Central bank influence on the markets
Central bank influence has been more dominant in markets since the GFC. The GFC encouraged record-breaking, expansive monetary policy to combat massive debt levels and stimulate depressed global growth. This has continued for 10 years in the ECB, Bank of Japan, RBA and RBNZ. As their economies continue to struggle to get on top of deficit/debt levels and stunted growth they have maintained extremely accommodating monetary policies. The US, in contrast, has boomed recently and is rapidly returning to a normalised monetary policy. This has been reflected in inflation, growth and employment leading to rising interest rates. The Fed has been raising rates over the last two years and look set to continue to do so. They operate on an island. US growth has pushed interest rates up, as demand surges, while a reasonable return on money promotes competition for the investment dollar. Normalised monetary policy is a place where all economies wish to be, but indebtedness, sluggish growth and instability remain a curse to other western economies. Rising interest rates support a stronger currency so expect the US dollar to appreciate over most currencies in the coming year.

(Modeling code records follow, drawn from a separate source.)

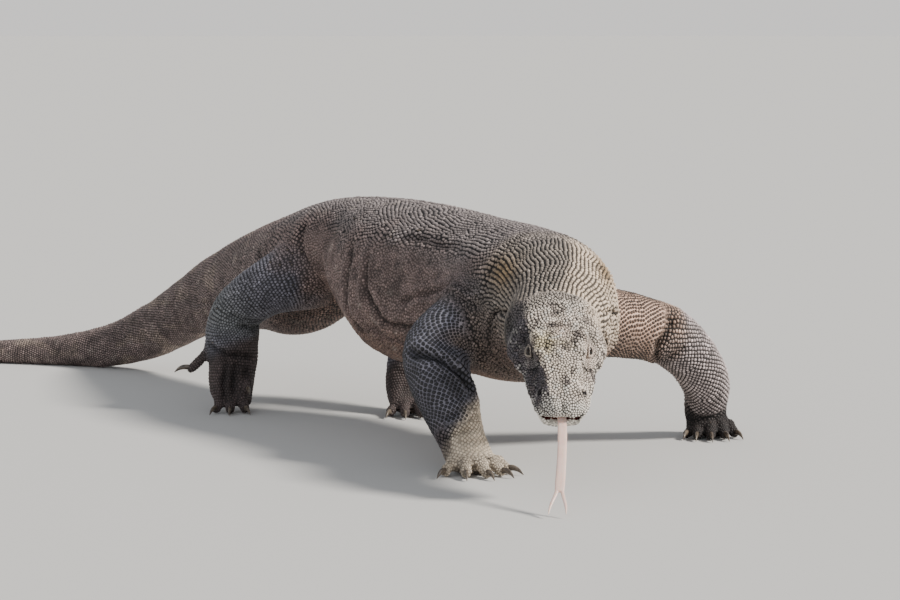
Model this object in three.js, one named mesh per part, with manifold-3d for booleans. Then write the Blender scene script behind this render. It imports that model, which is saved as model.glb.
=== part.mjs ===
// A Komodo dragon at life size, as a still museum model. It walks with its head low, turned to its
// right, and with its forked tongue out. Millimetres, +Z up, on the floor at z = 0. The head lies
// towards -Y, the tail towards +Y, and the animal's right side towards -X.

import * as THREE from "three";
import { mergeVertices } from "three/addons/utils/BufferGeometryUtils.js";
import Module from "manifold-3d";

const manifold = await Module();
manifold.setup();

// ---------------------------------------------------------------- driving dimensions

const GAP = 0.3; // air left between two pieces that touch
const CENTRE = { x: 224, y: 935 }; // middle of the animal's plan, which becomes the origin

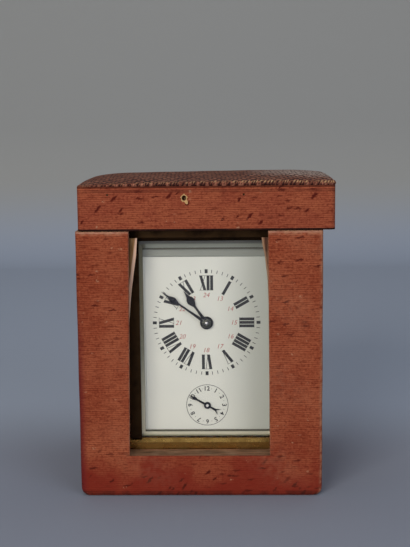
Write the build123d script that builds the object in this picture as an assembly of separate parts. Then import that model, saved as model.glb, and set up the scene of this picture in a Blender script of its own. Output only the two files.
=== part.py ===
"""Pendulette: a small alarm carriage clock standing in its leather travelling case.

Frame: origin at the centre of the travelling case's underside, +X to the right of the
dial's reader, +Y to the back, +Z up; the dial faces -Y. All lengths are in millimetres.
"""
import math
import os

from build123d import (Align, Axis, Box, Compound, Cylinder, Face, Plane, Polyline, Pos,
                       Rot, Vector, Wire, export_step, extrude, fillet, loft, make_face,
                       revolve)

# Travelling case sizes.
CASE_W, CASE_D, CASE_H = 108.0, 96.0, 119.0
LEATHER = 1.2            # cover skin
BOARD = 5.0              # side and back boards
JAMB_T = 2.0             # thin boards each side of the window
FLOOR_T = 6.0            # bottom board
LINING = 2.0             # padded lining sheet
EDGE_R = 3.5             # rounded bottom edges
CORNER_R = 2.2           # rounded upright corners
SKIN_LIFT = 0.4          # cover stops this far above the underside
SILL_TOP = 18.3
SILL_DEPTH = 10.7
SILL_BACK = SILL_DEPTH - CASE_D / 2
# The window's side edges, top and low, as shares of the case's half width.
WINDOW_SHARES = {"left": (-0.565, -0.591), "right": (0.556, 0.569)}
GROOVE = 1.9             # slot of the missing front shutter
SLAT_T = 1.4
SLAT_DROP, LINING_DROP = 3.5, 2.0
SLAT_TOP, LINING_TOP = CASE_H - SLAT_DROP, CASE_H - LINING_DROP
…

Markets operate on confidence and removing geo-political obstacles provides a conducive environment in which to operate. The focus then shifts to global economic data and the health of the individual countries economy and fiscal/monetary policy. Monetary policy has dominated interest rates, thus currencies, forcing effective management of foreign exchange risk. Financial tools can remove this risk and allow the orderly function of a business in an international environment. Risks in the near future, remain the trade wars and unforeseen geo-political events while global economies improve.